§ **Given information**:
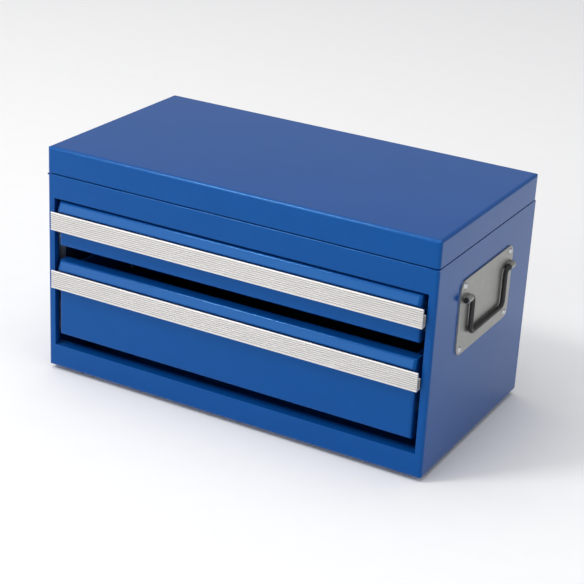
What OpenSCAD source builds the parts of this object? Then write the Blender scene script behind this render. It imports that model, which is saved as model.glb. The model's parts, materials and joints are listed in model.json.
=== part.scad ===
// Portable steel tool chest: a hinged box lid over an open compartment,
// two drawers on ball-bearing slides, ribbed aluminium pulls and two
// drop handles. X runs along the front, Y to the back and Z up.
// The origin is the middle of the footprint, at the level of the feet.

/* [Cabinet] */
// Height of the whole chest, from its feet to the top of its lid
chest_h = 150; // [145:0.5:190]
// Width of the steel cabinet, without its side handles
cabinet_w = 265; // [220:1:340]
// Depth of the steel cabinet, from its front frame to its back
cabinet_d = 140.8; // [135:0.1:200]
// Thickness of the folded sheet steel
sheet_t = 0.8; // [0.6:0.1:1]
// Outside radius of the folded edges
bend_r = 2; // [1.2:0.1:3]
// Width of the two front uprights
upright_w = 5; // [4:0.1:8]
// Depth of the safety fold behind each upright
upright_fold = 4; // [2:0.1:5]
// Height of the bottom rail at the front
rail_h = 15.5; // [8:0.1:25]
// Height of the front header under the lid
header_h = 15.6; // [14.5:0.1:40]
// Width of the folded flange around the top of the cabinet
top_flange = 8; // [6:0.1:12]
// Drop of the stiffening lip on that flange
flange_lip = 3; // [2:0.1:5]
// Height of the flanges of the compartment floor
floor_flange = 4; // [2:0.1:5]
// Depth of the back panel's flanges
back_flange = 5.8; // [4:0.1:6]

/* [Lid] */
// Height of the box lid
lid_h = 16.6; // [12:0.1:40]
// Open joint between the lid and the cabinet
lid_gap = 0.8; // [0.6:0.1:2]
// Width of the rim folded inwards around the lid's opening
lid_rim = 7; // [4:0.1:9]
// Angle to which the lid opens
lid_open = 100; // [90:1:102]
// Radius of the rubber bumpers under the lid
bumper_r = 2.5; // [2:0.1:3]
// Distance of the bumpers from the cabinet's corners
bumper_inset = 20; // [14:1:40]

/* [Hinge] */
// Length of the piano hinge
hinge_l = 236; // [150:1:240]
// Number of knuckles on the hinge, an odd number
knuckles = 15; // [9:2:21]
// Outside radius of the knuckles
knuckle_r = 1.8; // [1.6:0.1:2]
// Radius of the hinge pin
hinge_pin_r = 0.9; // [0.7:0.05:1]
// Axis of the hinge behind the cabinet's back
hinge_stand = 2.3; // [2.3:0.1:3]
// Reach of the stop nibs from the hinge axis
nib_r = 2.6; // [2.4:0.1:2.6]
// Height of each hinge leaf
leaf_h = 11; // [9:0.1:12]
// Number of rivets in each hinge leaf
leaf_rivets = 6; // [3:1:9]

/* [Drawers] */
// Height of the upper drawer's face
upper_face_h = 29.3; // [25:0.1:60]
// Open slot between the bottom rail and the lower drawer
bottom_slot = 8; // [3:0.1:14]
// Open slot between the two drawers
middle_slot = 9.6; // [3:0.1:16]
// Open joint between the upper drawer and the header
header_slot = 1.2; // [0.8:0.1:4]
// Open joint at each side of a drawer's face
side_slot = 3.5; // [2:0.1:6]
// Depth of the hollow nose behind a drawer's face
nose_d = 8; // [6:0.1:12]
// Drop from the top of a face to the rim of its tray
rim_drop = 3.8; // [3:0.1:6]
// Clear space between a drawer's tray and the back panel
tray_clear = 3.5; // [2:0.1:6]
// Thickness of the rubber mats
mat_t = 1.2; // [0.8:0.1:3]
// Opening travel of both drawers
travel = 92; // [60:1:95]

/* [Pulls] */
// Height of the ribbed aluminium pull
pull_h = 11.7; // [10:0.1:16]
// Distance from the top of a face down to the pull
pull_drop = 6.1; // [3:0.1:8]
// How far the pull stands in front of the face
pull_stand = 4.5; // [4:0.1:8]
// Wall thickness of the pull
pull_t = 1.3; // [1:0.1:1.5]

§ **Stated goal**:
Restate the first line and every line after it, word for word, stopping once the line with "of the feet." is done.

§ **Exercise result**:
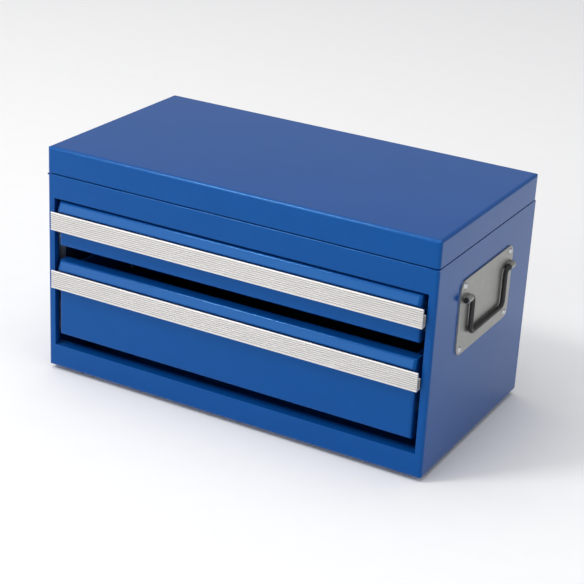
What OpenSCAD source builds the parts of this object? Then write the Blender scene script behind this render. It imports that model, which is saved as model.glb. The model's parts, materials and joints are listed in model.json.
=== part.scad ===
// Portable steel tool chest: a hinged box lid over an open compartment,
// two drawers on ball-bearing slides, ribbed aluminium pulls and two
// drop handles. X runs along the front, Y to the back and Z up.
// The origin is the middle of the footprint, at the level of the feet.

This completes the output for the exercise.